# Stored data start

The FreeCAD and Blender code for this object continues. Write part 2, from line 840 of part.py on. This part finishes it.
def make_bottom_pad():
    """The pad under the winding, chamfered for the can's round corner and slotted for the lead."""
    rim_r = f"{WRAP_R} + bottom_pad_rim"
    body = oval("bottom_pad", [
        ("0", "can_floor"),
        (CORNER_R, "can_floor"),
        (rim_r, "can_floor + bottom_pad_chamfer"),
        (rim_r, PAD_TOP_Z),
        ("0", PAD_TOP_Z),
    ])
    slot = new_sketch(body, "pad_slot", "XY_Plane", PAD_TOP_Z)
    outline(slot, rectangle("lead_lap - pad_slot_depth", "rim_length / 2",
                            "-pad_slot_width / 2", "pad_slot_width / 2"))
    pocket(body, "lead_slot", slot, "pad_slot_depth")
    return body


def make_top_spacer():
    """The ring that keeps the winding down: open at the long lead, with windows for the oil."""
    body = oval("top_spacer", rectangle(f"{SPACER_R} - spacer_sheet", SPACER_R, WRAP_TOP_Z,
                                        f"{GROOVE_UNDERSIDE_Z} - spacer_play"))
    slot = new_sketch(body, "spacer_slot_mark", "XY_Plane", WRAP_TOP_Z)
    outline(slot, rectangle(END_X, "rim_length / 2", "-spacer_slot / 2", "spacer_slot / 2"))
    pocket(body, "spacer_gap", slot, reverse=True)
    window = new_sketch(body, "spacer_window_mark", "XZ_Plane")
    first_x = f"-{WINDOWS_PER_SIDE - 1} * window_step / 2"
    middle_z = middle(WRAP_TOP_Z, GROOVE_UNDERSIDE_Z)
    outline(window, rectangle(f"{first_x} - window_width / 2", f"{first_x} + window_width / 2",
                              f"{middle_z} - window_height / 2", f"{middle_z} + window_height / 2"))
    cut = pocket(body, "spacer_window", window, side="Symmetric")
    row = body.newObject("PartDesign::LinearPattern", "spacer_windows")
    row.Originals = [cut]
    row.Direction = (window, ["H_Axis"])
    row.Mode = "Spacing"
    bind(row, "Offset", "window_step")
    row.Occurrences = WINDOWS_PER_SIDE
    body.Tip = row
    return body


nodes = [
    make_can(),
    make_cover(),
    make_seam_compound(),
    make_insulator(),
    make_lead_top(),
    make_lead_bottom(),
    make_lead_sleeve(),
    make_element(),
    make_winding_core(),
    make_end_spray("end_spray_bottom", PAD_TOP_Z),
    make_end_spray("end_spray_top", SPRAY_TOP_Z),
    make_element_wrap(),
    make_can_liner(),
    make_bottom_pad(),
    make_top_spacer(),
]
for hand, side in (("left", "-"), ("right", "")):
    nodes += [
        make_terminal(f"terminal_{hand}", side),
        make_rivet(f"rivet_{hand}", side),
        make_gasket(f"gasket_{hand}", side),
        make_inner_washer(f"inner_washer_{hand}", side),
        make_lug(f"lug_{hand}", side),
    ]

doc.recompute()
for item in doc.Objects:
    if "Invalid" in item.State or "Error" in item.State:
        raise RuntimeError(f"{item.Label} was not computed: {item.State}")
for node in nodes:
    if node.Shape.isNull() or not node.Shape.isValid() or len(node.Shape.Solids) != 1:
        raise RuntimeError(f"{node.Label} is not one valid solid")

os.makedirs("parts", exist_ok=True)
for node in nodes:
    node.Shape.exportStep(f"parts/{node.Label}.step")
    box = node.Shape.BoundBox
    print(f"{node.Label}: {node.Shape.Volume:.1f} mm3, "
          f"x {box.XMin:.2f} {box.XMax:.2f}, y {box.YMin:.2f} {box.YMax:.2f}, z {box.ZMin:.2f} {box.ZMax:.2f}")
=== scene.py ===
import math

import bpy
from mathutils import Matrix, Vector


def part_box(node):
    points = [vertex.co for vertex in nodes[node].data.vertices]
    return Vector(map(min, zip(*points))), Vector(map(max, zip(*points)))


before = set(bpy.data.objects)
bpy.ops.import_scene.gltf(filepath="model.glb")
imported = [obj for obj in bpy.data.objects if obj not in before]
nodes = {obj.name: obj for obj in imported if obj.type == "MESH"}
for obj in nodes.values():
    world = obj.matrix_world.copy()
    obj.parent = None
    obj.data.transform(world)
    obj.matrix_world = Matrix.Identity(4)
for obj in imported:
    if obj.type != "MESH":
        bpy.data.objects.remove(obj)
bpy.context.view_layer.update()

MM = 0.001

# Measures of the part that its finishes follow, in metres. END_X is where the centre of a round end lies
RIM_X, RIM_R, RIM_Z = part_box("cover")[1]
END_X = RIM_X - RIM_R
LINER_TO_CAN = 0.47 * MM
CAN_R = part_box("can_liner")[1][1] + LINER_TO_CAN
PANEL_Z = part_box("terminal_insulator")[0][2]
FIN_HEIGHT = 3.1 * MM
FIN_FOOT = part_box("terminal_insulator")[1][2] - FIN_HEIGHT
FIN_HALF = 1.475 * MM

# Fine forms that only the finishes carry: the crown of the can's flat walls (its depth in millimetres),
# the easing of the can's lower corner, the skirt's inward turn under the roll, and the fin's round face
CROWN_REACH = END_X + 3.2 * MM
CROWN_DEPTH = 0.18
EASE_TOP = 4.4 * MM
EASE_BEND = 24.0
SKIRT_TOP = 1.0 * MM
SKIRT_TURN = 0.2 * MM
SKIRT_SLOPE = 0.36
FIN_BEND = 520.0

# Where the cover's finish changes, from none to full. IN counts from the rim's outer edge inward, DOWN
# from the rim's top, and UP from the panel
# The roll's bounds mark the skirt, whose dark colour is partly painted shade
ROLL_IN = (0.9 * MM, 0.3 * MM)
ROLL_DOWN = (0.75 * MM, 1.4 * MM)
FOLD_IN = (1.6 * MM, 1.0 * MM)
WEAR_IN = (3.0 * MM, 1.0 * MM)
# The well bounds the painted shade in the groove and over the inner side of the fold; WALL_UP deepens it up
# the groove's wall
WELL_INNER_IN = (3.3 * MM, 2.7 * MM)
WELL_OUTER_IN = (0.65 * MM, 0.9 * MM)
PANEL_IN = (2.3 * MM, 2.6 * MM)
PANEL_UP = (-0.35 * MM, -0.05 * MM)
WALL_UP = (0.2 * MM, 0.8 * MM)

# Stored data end

Copy every line in the listing above where the string "nodes" turns up.

Exercise answer >>
nodes = [
    nodes += [
for node in nodes:
for node in nodes:
    points = [vertex.co for vertex in nodes[node].data.vertices]
nodes = {obj.name: obj for obj in imported if obj.type == "MESH"}
for obj in nodes.values():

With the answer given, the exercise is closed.